Inscenizowane makro, czyli uczłowieczanie małych stworzeń
PROfil |
Sol Warsop Sol to 17-letni uczeń mieszkający w Frome w hrabstwie Somerset. Zawsze pasjonował się fotografią, szczególnie zaś wykonywaniem zdjęć studyjnych i makrofotografią. Sol zdał w zeszłym roku maturę i złożył podanie o przyjęcie go w przyszłym roku na wydział fizyki na uniwersytecie. Bierze udział w wielu konkursach i realizuje z przyjaciółmi różne małe projekty fotograficzne. instagram.com/solarfi sh_ |
Tworzenie skomplikowanych aranżacji – często poprzez wyklejanie całej sceny aluminiową folią i użycie metrów taśmy maskującej – oraz łączenie ze sobą różnych elementów, daje mi mnóstwo radości. Moje antropomorfizowane zdjęcia makro przedstawiają inne spojrzenie na życie ślimaków, splatając je z naszym. Po części projekt ten został zainspirowany fotografią Davida LaChapelle’a pt. „Gas Chevron”, na której żaba patrzy na miniaturową stację benzynową jakby zbudowaną w zaroślach. Bardzo spodobało mi się to, jak niecodziennie wygląda ta scena, więc odwróciłem jego koncepcję, by pokazać zwierzęta, które cieszą się wygodami ludzkiego życia – udając się na dekadencki piknik, rozgrywając partię szachów lub wyciągając się wygodnie na krześle przy ognisku – w swoim naturalnym środowisku.
Wiedziałem, że będę musiał kontrolować każdy aspekt obrazu, więc zaaranżowałem plan zdjęciowy w studiu, starannie analizując kąt padania światła, aby spróbować odtworzyć charakter naturalnego światła słonecznego. Sadzałem ślimaki na meblach z domku dla lalki i nakłaniałem je do pozowania z owocowymi przekąskami.
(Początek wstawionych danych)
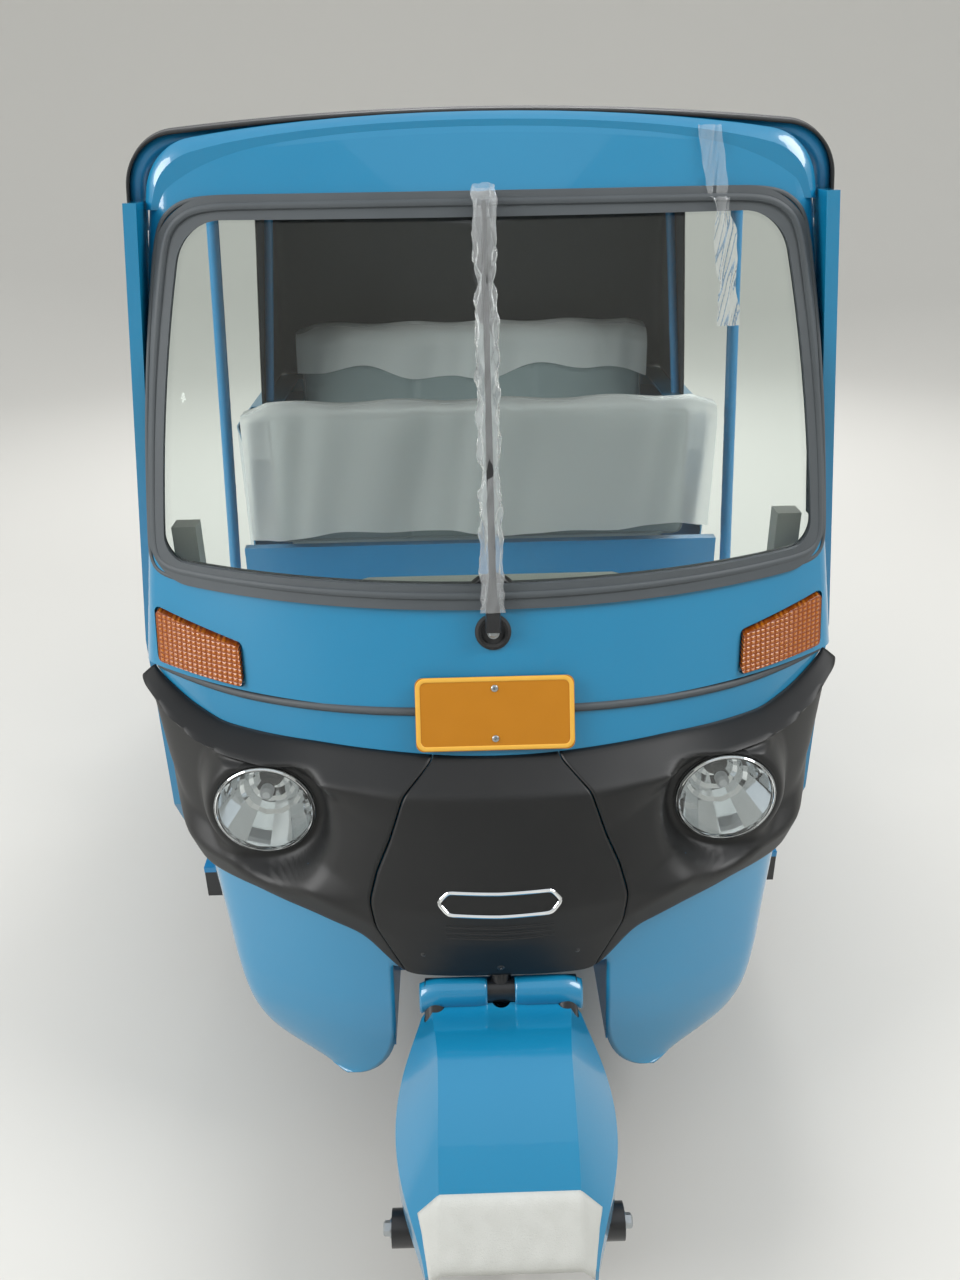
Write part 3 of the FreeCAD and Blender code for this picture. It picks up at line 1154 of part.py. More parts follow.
doc.recompute()
for feature in doc.Objects:
    if {"Invalid", "Error"} & set(feature.State):
        raise RuntimeError(f"{feature.Name} failed: {feature.State}")
os.makedirs("parts", exist_ok=True)
for name, feature in nodes.items():
    shape = feature.Shape
    if shape.isNull() or not shape.isValid():
        raise RuntimeError(f"{name} has no valid shape")
    box = shape.BoundBox
    print(name, len(shape.Solids), round(shape.Volume / 1000), [round(x) for x in (
        box.XMin, box.XMax, box.YMin, box.YMax, box.ZMin, box.ZMax)])
    shape.exportStep(f"parts/{name}.step")
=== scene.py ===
import math

import bmesh
import bpy
import numpy as np
from mathutils import Matrix, Vector
from mathutils.bvhtree import BVHTree


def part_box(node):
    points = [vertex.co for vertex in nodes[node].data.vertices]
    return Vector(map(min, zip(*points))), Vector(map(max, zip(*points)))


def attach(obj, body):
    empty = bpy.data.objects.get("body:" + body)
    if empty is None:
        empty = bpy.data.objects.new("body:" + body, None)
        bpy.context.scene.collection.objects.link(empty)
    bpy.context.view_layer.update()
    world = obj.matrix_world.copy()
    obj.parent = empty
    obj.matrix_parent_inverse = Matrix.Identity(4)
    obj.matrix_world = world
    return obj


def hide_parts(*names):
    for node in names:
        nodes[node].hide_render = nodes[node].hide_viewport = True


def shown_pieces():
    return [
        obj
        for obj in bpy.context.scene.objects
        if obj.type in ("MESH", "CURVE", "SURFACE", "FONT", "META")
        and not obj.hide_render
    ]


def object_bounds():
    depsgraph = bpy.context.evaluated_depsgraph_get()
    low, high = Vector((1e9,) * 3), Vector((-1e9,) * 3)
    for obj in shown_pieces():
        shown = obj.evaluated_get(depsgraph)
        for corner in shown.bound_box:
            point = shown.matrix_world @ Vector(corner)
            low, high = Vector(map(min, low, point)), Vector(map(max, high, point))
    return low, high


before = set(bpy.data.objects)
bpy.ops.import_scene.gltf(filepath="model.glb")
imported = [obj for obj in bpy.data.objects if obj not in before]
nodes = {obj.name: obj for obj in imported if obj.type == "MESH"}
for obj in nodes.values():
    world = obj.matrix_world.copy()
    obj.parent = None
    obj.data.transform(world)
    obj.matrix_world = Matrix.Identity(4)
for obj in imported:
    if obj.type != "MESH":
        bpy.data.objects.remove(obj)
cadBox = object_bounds()
scene = bpy.context.scene
print("frame loaded:", len(nodes), "CAD nodes")


def linear(hexText):
    # sRGB channel to linear: divided by 12.92 near black, else ((c + 0.055) / 1.055) to the power 2.4
    channels = np.array([int(hexText[i:i + 2], 16) for i in (1, 3, 5)]) / 255
    curved = ((channels + 0.055) / 1.055) ** 2.4
    return (*np.where(channels <= 0.04045, channels / 12.92, curved), 1.0)


def joined(*parts):
    # arrays of one coordinate each, spread to one shape and put together as places
    return np.stack(np.broadcast_arrays(*parts), -1)


def clamp(values):
    return np.clip(values, 0, 1)


def fullTurn(count):
    return np.linspace(0, 2 * math.pi, count, endpoint=False)


def addNode(tree, kind, inputs, **settings):
    # a shader node with its settings; each input is a constant or another node's output
    node = tree.nodes.new("ShaderNode" + kind)
    for name, value in settings.items():
        setattr(node, name, value)
    for name, value in inputs.items():
        if isinstance(value, bpy.types.NodeSocket):
            tree.links.new(value, node.inputs[name])
        else:
            node.inputs[name].default_value = value
    return node


def startMaterial(name, shader):
    # a Principled surface with its constants, and the object's own coordinates in metres for its patterns
    made = bpy.data.materials.new(name)
    made.use_nodes = True
    tree = made.node_tree
    tree.nodes.clear()
    surface = addNode(tree, "BsdfPrincipled", shader)
    addNode(tree, "OutputMaterial", {"Surface": surface.outputs[0]})
    place = addNode(tree, "TexCoord", {}).outputs["Object"]
    return made, tree, surface, place


def tint(tree, surface, factor, first, second):
    mixed = addNode(tree, "MixRGB", {"Fac": factor, "Color1": linear(first), "Color2": linear(second)})
    tree.links.new(mixed.outputs[0], surface.inputs["Base Color"])
    return mixed


def vary(tree, surface, factor, socket, low, high):
    spread = addNode(tree, "MapRange", {"Value": factor, "To Min": low, "To Max": high})
    tree.links.new(spread.outputs[0], surface.inputs[socket])


def relief(tree, surface, height, depth):
    # depth is the real height of the pattern in metres
    bump = addNode(tree, "Bump", {"Height": height, "Distance": depth, "Strength": 1.0})
    tree.links.new(bump.outputs[0], surface.inputs["Normal"])
    return bump


def stovedEnamel(name, settings):
    # stoved enamel on pressed steel: a clear gloss with a faint orange peel, and a little road dust
    made, tree, surface, place = startMaterial(name, {
        "Roughness": 0.32, "IOR": 1.5, "Coat Weight": settings["coat"],
        "Coat Roughness": settings["coatRoughness"], "Coat IOR": 1.5})
    drift = addNode(tree, "TexNoise", {"Vector": place, "Scale": 1 / settings["driftSize"], "Detail": 3.0})
    tint(tree, surface, drift.outputs[0], settings["shade"], settings["light"])
    peel = addNode(tree, "TexNoise", {"Vector": place, "Scale": 1 / settings["peelSize"], "Detail": 1.0})
    relief(tree, surface, peel.outputs[0], settings["peelDepth"])
    vary(tree, surface, drift.outputs[0], "Roughness", 0.24, 0.4)
    return made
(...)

Zamocowanie aparatu na statywie pozwoliło mi połączyć później kilka różnych ekspozycji, dzięki czemu każdy ślimak mógł wyglądać dokładnie tak, jak chciałem, ponieważ nigdy nie zachowywały się one odpowiednio w tym samym czasie. Taka technika pomogła mi stworzyć iluzję, że ślimaki zwracają się ku sobie i tak samo jak ludzie cieszą się grą lub wspólnym posiłkiem albo odwracają w stronę ognia tak jak my.
Aby wywołać wrażenie palącego się ogniska, schowałem w trawie małą lampkę rowerową oklejoną pomarańczową bibułą i położyłem wokół niej drewniane wióry. Uzyskałem dzięki temu oświetlający głowę ślimaka ciepły blask, który mógłby pochodzić od prawdziwego ognia. Na koniec stworzyłem w Photoshopie płomienie, używając generatora ognia i języki płomieni wzdłuż ścieżek, które narysowałem.
Po zaaranżowaniu poszczególnych scen wykonałem te makrofotograficzne portrety Canonem EOS 80D z obiektywem Sigma 105 mm f/2,8. Partyjka szachów i piknik zostały zarejestrowane przy czasie otwarcia migawki 1/125 s, przysłonie f/6,3 i czułości ISO 1000, wykonując zaś zdjęcie przy ognisku użyłem ustawień: 1/60 s, f/2,8 i ISO 2000.